The Run of Play is a blog about
the wonder and terror of soccer.

We left the window open during a match in October 2007 and a strange wind blew into the room.

Now we walk the forgotten byways of football with a lonely tread, searching for the beautiful, the bewildering, the haunting, and the absurd.

Contact Us

[contact-form 1 'Contact form 1']

Somewhere, a Divine White Bull Is Preparing to Rape the UEFA Cup

Europa smiling wholesomely from the back of the gleaming bull

The format of the UEFA Cup is something that makes sense to me only in the neighbor-of-my-brain way of certain advanced math concepts—I “know what it is,” but that doesn’t mean I can “do” it. We said hello on the street a few times, but then it was like we mutually decided not to pursue the friendship, and now it lingers on in my memory like an encyclopedia article you read when you were eleven, which you never quite forget even though your mind zooms in on a picture of a corncob pipe or a feathered hat and leaves out all the death dates.

So it’s with a sense of losing knowledge I never quite had in the first place that I contemplate today’s announcement from the UEFA Executive Committee (“changing everything in football in discrete 48-hour bursts separated by several years”) that it’s revising the format of the UEFA Cup and—more disorientingly still—giving it a new name. Say hello to the UEFA Europa League, splashing off on a Zeus near you in 2009-10.

The format change, which will see the tournament adopt a 48-team group stage, is being more or less ignored by the media in favor of the update to the competition’s name and image, and I think that’s just about right. Unlike the European Championship, which is also being gerrymandered by the Executive Committee this week, the UEFA Cup couldn’t possibly matter less to anyone in the world, so the question of whether UEFA can inject it with a new identity does, from a certain logo-noticing, iPod-caring-about perspective, naturally precede the question of what people will see if they buy into it. As Richard suggests, however, it’s hard to get too fired up about an approach that, in pure corporate synergese, wants us to get excited about the rebranding effort itself (centralised marketing of broadcast rights! a presenting sponsor! an official matchball! why, it’s just like the Champions League!) without bothering to tell us what the new brand is supposed to represent.
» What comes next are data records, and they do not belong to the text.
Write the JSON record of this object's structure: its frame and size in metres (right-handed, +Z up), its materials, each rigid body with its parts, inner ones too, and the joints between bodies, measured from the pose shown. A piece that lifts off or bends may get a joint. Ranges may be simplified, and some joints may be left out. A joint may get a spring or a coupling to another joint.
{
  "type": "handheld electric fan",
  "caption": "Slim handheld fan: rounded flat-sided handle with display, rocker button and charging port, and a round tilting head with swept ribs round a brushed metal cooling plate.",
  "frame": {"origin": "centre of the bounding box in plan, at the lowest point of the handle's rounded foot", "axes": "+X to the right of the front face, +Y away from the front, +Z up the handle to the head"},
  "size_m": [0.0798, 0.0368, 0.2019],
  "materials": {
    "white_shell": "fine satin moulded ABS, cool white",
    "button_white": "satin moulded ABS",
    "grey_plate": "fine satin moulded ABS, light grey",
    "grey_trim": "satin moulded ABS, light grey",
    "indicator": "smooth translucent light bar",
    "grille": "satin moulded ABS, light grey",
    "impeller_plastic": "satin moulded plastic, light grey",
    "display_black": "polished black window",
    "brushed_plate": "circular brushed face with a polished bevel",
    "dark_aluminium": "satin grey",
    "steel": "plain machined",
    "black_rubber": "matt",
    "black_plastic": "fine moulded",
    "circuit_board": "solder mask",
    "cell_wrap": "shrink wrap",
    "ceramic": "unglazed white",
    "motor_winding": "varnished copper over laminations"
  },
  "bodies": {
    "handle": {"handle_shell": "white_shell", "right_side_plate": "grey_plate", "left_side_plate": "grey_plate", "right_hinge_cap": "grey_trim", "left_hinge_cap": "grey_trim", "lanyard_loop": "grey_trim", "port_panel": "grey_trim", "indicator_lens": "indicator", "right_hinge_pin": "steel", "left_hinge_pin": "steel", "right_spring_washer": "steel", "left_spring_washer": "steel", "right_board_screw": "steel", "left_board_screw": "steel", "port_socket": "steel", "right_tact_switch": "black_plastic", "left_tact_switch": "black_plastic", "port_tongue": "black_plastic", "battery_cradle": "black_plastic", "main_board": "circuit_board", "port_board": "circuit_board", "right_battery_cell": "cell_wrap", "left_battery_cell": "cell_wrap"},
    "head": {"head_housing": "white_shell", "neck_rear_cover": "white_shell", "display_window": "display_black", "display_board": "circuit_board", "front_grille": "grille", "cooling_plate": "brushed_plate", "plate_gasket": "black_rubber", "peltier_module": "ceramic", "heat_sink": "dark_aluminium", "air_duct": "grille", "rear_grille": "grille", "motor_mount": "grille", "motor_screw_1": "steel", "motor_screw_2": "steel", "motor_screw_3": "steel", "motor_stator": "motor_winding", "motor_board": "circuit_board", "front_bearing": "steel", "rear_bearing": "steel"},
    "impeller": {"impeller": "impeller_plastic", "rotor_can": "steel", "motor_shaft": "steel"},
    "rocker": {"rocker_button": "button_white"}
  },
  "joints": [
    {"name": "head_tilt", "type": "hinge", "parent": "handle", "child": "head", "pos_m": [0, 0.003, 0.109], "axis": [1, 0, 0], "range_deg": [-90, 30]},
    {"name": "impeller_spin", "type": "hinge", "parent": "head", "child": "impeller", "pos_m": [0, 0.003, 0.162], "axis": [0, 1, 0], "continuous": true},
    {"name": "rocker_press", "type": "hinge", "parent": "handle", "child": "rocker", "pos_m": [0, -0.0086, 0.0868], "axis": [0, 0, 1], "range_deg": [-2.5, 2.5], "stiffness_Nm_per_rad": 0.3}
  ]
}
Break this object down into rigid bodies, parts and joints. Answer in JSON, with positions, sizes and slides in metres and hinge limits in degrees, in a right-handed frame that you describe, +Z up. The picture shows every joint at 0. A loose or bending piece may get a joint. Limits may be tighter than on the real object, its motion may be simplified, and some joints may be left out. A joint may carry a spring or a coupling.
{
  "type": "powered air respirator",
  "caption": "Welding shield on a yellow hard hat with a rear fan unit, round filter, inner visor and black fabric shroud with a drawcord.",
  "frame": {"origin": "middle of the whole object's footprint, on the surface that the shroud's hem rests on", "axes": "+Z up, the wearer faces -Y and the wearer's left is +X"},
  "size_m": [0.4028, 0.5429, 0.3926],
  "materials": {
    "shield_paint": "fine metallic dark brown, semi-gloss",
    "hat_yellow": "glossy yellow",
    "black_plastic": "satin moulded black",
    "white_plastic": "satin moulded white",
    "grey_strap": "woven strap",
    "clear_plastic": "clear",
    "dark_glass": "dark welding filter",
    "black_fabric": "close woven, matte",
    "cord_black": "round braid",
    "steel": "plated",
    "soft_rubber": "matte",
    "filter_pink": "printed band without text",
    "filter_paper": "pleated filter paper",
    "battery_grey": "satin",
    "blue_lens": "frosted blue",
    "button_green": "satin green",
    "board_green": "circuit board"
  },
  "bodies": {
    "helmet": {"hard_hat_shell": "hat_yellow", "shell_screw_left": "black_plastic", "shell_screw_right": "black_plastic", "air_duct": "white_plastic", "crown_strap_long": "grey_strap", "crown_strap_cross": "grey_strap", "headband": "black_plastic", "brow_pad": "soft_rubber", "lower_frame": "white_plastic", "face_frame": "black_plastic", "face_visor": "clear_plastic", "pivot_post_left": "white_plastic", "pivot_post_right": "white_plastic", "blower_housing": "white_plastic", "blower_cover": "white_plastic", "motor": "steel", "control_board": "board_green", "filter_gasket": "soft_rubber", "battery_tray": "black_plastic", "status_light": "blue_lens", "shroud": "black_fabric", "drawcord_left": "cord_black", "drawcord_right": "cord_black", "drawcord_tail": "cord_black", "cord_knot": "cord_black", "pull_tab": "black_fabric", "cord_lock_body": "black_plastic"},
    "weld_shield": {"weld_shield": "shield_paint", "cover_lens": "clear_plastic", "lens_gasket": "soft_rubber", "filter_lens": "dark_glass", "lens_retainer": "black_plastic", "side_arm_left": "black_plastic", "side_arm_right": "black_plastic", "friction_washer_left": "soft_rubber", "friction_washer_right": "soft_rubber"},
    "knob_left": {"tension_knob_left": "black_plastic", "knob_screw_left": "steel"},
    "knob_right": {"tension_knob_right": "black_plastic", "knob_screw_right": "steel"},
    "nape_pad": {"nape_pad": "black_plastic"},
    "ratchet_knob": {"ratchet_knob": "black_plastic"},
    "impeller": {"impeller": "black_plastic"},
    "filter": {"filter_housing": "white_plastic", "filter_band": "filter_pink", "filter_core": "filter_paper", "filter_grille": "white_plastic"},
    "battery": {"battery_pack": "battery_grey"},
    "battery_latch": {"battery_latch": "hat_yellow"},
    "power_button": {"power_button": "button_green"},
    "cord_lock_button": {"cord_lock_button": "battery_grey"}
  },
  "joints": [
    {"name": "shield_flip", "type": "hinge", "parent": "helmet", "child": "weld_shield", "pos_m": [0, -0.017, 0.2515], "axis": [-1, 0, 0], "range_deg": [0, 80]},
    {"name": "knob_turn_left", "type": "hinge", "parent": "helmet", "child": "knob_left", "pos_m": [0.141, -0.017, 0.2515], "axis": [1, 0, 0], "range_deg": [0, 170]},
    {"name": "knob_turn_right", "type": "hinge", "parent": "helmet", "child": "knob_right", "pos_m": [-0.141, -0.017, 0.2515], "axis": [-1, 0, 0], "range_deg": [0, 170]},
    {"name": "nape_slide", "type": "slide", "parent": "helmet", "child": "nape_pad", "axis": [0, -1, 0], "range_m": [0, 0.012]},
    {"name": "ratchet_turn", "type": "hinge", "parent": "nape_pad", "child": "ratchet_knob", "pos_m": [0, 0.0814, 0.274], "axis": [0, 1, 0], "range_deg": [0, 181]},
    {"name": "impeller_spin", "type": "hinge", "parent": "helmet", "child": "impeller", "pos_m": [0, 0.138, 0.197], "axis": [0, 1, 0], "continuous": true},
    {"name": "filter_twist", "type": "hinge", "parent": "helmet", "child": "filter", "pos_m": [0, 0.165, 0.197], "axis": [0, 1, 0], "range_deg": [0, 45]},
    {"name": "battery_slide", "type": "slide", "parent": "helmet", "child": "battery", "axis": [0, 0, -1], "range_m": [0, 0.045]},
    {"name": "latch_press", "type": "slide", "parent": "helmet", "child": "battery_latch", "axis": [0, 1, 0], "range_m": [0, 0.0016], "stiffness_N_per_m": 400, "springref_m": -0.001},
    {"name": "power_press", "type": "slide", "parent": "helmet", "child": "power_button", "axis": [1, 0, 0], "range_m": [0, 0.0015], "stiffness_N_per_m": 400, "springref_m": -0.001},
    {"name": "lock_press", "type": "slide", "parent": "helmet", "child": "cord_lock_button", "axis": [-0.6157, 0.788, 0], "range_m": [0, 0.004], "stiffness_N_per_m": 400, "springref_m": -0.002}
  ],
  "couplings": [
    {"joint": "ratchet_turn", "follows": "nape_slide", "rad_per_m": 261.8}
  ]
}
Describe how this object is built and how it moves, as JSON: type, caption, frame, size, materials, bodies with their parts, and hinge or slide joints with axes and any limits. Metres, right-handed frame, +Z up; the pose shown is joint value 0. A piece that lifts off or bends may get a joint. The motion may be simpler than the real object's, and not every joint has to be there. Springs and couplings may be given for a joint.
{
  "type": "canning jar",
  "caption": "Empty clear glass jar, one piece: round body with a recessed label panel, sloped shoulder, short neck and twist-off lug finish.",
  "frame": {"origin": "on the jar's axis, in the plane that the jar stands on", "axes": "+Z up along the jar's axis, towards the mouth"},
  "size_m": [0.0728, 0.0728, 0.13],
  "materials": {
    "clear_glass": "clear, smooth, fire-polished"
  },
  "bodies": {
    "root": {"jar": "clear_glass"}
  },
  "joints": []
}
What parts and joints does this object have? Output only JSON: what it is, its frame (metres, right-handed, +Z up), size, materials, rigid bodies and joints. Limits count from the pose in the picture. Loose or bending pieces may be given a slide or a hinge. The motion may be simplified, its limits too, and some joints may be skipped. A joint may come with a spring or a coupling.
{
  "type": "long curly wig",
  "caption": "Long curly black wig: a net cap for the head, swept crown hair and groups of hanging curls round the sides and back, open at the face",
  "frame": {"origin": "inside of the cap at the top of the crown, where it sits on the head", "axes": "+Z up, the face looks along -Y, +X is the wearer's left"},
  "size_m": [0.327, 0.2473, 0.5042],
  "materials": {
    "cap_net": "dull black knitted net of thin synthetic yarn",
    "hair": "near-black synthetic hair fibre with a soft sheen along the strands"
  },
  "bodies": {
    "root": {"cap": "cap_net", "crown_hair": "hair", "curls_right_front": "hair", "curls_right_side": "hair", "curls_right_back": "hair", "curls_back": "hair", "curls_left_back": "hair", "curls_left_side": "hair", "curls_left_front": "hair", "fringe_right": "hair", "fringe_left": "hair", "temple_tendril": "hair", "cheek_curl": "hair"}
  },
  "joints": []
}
The one clue they offer that they want the tournament to mean something is a statement about “teams from emerging countries or lesser-known sides” mounting a challenge to “the old order”. But isn’t that the one identity that the tournament can’t possibly project? The “old order” won’t be playing in the Europa League: it will be off in the Champions League, taking no notice of what happens in the junior tournament. Teams in the Europa League, simply by virtue of being in the Europa League, are structurally barred from challenging the old order in any way at all. You could even say they’re implicitly upholding it.

The way to make the Europa League appealing would be to give it an African Cup of Nations-like atmosphere of fun and excitement: good games not beleaguered by crushing stakes and millions of years of stodginess. It has to be worth watching in itself, not because of some heavily contextualized sense of its nudging effect on eon-spanning hierarchies. UEFA have taken exactly the opposite approach, and it’s hard to see the Europa League being any more successful than its predecessor as long it’s selling a goal that conflicts with the second-tier character of its premise.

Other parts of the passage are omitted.